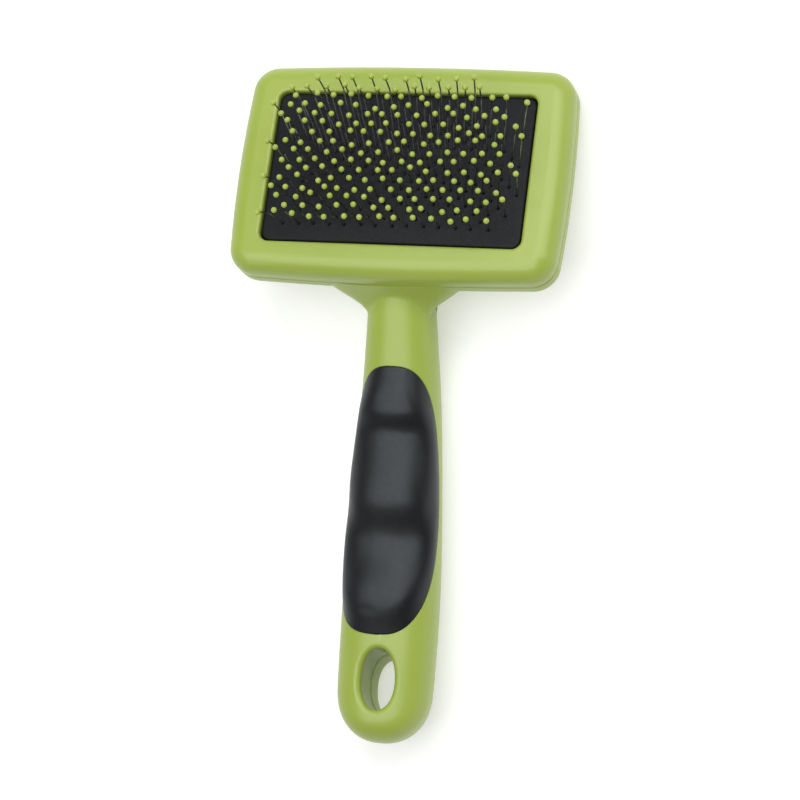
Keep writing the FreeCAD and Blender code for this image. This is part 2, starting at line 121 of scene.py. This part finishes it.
..........
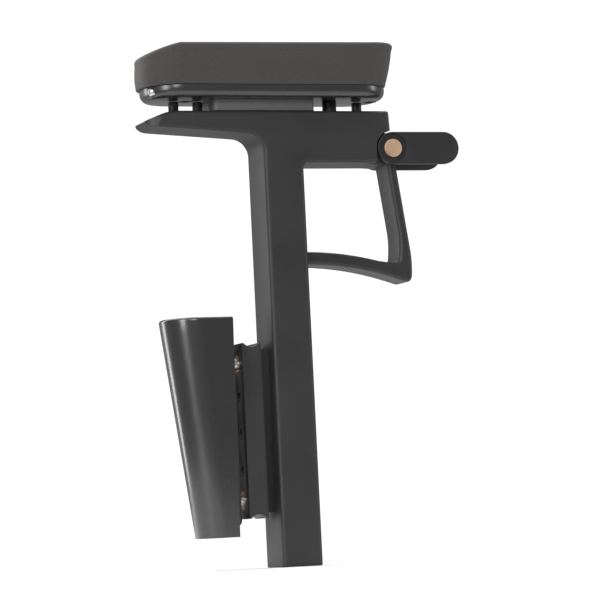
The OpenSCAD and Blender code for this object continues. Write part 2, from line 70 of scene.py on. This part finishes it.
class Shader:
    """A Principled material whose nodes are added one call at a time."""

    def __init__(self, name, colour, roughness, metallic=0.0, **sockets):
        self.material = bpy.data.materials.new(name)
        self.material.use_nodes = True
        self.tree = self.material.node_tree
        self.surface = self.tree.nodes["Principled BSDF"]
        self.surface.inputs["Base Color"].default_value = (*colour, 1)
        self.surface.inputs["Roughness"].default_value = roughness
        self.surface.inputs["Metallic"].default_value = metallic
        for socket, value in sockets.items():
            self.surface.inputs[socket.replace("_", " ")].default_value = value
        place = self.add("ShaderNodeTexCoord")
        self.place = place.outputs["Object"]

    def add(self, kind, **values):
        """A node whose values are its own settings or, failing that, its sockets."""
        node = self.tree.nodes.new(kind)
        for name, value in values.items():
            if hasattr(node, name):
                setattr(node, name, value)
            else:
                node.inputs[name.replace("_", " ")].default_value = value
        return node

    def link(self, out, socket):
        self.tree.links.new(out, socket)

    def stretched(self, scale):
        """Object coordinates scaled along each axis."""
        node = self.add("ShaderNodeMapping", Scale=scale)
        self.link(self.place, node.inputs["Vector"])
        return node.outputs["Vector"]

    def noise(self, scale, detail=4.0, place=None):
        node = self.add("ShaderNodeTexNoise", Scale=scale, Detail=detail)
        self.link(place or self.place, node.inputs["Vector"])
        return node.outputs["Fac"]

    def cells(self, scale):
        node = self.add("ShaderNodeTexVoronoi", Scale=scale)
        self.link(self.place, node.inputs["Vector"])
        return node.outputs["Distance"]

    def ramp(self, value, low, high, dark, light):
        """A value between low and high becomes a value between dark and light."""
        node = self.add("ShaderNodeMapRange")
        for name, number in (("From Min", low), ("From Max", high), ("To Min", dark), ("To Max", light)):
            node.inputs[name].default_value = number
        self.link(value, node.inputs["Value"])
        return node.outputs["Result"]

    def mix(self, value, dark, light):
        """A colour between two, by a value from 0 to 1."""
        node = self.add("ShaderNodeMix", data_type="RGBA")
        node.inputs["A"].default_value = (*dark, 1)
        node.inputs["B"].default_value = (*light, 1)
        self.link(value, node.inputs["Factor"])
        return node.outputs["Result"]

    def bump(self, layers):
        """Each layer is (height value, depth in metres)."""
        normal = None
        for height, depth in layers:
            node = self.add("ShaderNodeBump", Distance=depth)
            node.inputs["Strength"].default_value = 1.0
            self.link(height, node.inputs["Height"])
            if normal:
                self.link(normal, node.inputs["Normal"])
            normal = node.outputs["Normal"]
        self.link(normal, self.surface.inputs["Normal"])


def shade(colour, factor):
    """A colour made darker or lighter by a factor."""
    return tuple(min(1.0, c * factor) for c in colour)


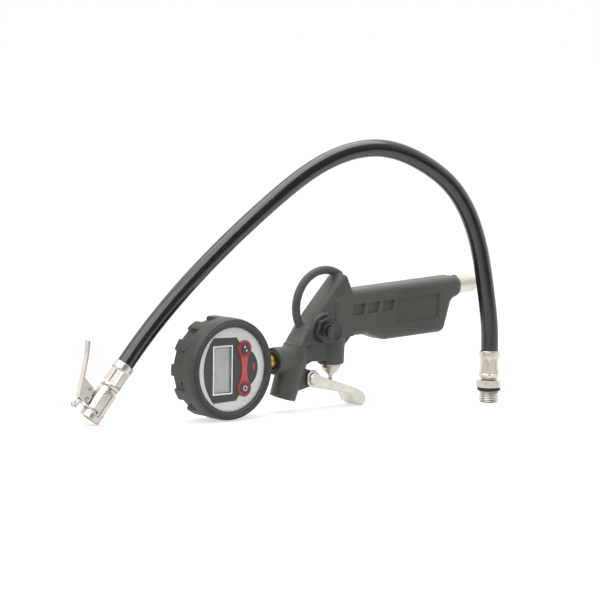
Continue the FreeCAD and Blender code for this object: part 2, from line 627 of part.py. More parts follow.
..........
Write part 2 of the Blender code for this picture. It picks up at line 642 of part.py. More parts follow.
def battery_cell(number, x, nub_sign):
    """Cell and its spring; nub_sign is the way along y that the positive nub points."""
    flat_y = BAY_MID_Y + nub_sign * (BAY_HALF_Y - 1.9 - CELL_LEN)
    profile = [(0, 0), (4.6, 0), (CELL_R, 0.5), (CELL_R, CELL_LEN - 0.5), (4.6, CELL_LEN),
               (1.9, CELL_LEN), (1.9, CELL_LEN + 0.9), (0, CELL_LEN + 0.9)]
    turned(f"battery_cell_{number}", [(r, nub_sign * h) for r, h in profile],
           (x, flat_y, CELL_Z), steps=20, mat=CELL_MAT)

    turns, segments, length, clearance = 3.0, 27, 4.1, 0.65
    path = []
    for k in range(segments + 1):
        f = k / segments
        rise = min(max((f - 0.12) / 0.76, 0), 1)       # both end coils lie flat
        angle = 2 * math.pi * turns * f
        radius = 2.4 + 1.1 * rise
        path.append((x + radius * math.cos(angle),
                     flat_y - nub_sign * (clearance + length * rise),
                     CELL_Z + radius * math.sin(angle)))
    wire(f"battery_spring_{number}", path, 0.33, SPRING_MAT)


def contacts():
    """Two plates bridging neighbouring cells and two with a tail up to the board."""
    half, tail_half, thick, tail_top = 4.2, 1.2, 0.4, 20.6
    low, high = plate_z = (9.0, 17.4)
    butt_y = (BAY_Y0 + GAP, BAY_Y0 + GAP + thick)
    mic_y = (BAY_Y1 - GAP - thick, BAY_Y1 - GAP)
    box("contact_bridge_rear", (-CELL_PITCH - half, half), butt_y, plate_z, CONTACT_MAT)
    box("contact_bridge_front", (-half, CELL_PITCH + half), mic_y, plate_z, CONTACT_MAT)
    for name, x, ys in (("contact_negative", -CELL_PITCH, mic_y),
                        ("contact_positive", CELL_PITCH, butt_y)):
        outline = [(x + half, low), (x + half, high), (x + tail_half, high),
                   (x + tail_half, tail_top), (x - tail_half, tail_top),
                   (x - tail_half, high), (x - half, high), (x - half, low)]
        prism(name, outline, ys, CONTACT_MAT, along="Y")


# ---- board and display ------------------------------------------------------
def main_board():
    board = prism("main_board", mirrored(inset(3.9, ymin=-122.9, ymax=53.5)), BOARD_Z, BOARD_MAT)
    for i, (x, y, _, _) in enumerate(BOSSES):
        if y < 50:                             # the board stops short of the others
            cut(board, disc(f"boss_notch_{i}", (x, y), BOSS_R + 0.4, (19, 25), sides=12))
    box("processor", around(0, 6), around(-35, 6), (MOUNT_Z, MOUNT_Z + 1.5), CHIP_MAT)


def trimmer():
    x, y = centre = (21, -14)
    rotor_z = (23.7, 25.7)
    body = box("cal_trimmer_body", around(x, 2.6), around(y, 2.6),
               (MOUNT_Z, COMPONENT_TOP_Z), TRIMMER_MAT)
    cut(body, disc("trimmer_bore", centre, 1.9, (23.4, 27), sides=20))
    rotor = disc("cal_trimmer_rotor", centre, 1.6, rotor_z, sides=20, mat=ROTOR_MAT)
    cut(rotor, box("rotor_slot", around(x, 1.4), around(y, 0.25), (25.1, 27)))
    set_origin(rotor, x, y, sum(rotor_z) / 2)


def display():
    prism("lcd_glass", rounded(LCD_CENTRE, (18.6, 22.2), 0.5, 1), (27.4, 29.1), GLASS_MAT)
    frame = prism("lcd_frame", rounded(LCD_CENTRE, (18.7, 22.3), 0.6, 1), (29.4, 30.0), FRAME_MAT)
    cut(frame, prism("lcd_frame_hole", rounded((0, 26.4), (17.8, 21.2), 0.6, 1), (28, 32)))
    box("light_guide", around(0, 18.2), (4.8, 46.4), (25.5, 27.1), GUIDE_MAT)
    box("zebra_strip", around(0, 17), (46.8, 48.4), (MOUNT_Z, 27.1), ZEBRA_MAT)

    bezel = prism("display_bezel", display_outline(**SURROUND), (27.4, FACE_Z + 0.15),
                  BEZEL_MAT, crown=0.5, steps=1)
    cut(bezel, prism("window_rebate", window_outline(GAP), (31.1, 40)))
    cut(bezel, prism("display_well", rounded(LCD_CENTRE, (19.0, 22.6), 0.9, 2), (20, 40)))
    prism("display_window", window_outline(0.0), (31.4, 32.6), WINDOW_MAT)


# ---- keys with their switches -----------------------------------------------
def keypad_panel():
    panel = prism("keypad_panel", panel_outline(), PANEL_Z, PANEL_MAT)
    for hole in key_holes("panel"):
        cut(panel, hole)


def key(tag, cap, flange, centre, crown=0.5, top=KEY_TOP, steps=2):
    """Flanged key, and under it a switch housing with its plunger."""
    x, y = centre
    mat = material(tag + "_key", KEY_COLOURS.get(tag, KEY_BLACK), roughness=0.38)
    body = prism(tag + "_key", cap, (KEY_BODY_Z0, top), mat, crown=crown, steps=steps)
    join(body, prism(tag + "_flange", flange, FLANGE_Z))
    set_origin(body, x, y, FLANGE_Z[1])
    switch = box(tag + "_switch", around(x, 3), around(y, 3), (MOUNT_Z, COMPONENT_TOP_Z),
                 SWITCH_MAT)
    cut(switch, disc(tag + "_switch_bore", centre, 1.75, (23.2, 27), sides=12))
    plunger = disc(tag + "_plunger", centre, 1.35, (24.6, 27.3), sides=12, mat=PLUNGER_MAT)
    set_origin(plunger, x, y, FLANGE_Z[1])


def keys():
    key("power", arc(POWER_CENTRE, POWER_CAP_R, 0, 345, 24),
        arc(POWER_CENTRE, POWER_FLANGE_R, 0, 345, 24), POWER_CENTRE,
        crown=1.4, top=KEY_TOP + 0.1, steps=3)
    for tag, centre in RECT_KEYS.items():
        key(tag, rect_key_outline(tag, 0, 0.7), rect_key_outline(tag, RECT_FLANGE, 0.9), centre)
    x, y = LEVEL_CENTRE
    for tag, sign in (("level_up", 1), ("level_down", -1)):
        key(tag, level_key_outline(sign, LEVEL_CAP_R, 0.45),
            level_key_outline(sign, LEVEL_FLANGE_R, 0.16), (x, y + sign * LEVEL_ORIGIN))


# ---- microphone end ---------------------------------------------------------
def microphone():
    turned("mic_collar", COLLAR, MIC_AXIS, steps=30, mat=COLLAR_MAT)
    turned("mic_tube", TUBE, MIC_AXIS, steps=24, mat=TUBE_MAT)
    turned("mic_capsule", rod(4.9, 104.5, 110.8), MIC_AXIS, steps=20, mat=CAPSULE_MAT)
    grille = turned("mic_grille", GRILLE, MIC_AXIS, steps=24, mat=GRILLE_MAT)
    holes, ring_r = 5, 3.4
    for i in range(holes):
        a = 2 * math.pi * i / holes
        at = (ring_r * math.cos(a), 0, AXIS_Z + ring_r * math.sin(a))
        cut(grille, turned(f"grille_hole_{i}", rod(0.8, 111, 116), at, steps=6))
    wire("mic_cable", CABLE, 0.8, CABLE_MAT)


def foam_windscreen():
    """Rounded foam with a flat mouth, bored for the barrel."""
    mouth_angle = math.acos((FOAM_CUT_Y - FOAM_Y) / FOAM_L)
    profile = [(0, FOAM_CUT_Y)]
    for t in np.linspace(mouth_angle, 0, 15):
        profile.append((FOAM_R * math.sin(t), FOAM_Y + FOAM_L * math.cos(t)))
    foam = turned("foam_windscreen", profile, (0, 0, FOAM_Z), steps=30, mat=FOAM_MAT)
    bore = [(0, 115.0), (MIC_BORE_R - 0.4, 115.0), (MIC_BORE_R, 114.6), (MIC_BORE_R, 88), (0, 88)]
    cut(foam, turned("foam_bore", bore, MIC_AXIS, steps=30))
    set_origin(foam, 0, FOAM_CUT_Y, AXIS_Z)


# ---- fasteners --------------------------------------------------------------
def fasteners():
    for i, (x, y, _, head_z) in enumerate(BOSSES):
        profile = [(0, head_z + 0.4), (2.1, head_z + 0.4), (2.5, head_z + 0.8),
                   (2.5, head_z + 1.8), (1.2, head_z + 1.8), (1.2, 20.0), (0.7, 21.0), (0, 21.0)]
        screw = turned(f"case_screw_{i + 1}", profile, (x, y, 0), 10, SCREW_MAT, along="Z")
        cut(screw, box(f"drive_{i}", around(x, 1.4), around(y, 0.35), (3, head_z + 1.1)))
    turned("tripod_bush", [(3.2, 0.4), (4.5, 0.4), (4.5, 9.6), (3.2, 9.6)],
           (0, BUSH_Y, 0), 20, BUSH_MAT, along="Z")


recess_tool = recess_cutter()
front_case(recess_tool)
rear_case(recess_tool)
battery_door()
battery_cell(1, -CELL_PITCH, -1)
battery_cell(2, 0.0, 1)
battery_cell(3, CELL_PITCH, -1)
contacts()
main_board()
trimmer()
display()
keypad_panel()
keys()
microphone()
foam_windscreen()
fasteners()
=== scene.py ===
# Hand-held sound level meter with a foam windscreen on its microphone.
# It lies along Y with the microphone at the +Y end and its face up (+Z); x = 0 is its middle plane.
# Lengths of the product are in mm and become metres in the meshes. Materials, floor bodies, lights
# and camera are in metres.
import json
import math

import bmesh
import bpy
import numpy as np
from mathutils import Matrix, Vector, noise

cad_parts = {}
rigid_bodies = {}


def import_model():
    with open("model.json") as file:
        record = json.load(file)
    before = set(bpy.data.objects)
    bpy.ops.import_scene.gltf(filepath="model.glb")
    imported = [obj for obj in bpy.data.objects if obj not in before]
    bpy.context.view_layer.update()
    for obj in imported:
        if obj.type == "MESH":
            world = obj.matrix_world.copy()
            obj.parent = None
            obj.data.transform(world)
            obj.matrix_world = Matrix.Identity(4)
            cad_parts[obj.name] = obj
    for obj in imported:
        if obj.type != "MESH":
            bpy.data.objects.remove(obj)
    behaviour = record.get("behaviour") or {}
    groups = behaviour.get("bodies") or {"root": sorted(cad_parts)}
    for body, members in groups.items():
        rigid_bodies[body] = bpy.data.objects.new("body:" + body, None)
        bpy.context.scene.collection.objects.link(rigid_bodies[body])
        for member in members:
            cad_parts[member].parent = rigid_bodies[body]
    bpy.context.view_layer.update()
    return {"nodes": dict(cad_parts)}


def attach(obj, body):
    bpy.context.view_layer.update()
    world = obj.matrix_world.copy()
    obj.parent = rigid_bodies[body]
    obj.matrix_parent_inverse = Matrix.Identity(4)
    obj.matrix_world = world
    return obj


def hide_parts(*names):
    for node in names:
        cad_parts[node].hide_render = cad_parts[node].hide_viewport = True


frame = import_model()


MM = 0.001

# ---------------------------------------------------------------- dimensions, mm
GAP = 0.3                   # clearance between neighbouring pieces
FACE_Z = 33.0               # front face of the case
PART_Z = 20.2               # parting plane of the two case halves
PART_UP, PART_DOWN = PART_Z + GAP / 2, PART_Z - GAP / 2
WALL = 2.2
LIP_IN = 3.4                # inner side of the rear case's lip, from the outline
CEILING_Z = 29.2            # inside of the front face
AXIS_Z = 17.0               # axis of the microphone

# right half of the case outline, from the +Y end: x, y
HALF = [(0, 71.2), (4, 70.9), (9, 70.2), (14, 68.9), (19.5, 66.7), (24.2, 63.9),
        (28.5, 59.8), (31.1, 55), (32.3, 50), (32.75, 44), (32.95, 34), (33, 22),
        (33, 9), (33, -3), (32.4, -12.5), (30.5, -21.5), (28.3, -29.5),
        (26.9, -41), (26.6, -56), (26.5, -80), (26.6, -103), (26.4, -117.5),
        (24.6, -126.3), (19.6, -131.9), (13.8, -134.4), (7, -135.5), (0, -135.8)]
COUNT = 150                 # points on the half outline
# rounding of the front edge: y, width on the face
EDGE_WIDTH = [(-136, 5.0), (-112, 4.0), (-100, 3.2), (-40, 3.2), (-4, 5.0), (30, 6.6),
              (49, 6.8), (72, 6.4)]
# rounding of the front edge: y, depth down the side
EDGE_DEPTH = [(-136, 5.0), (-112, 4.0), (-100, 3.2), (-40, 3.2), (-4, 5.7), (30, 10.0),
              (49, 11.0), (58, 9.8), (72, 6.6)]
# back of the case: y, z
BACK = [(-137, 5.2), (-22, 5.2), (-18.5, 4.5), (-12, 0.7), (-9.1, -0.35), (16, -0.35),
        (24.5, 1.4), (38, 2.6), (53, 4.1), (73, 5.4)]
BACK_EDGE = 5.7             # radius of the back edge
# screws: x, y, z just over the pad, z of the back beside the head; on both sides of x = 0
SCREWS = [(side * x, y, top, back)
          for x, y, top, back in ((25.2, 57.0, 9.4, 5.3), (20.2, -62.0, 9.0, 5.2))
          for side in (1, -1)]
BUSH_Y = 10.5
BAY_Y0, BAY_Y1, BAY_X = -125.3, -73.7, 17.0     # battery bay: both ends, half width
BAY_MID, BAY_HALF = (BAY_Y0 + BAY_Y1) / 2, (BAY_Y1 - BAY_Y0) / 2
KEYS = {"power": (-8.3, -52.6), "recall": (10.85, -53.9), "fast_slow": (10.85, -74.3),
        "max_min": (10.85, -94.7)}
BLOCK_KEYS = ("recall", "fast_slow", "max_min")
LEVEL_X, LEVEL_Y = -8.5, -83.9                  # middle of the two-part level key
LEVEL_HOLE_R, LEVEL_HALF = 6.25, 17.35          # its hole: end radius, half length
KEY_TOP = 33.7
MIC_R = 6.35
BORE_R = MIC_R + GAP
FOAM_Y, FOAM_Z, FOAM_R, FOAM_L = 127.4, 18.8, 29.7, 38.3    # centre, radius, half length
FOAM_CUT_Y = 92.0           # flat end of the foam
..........
__DIRECTIONS FOR THIS TASK__:
How many lines of the records contain the string "return"? Respond with the number alone.

__THE RESPONSE__:
9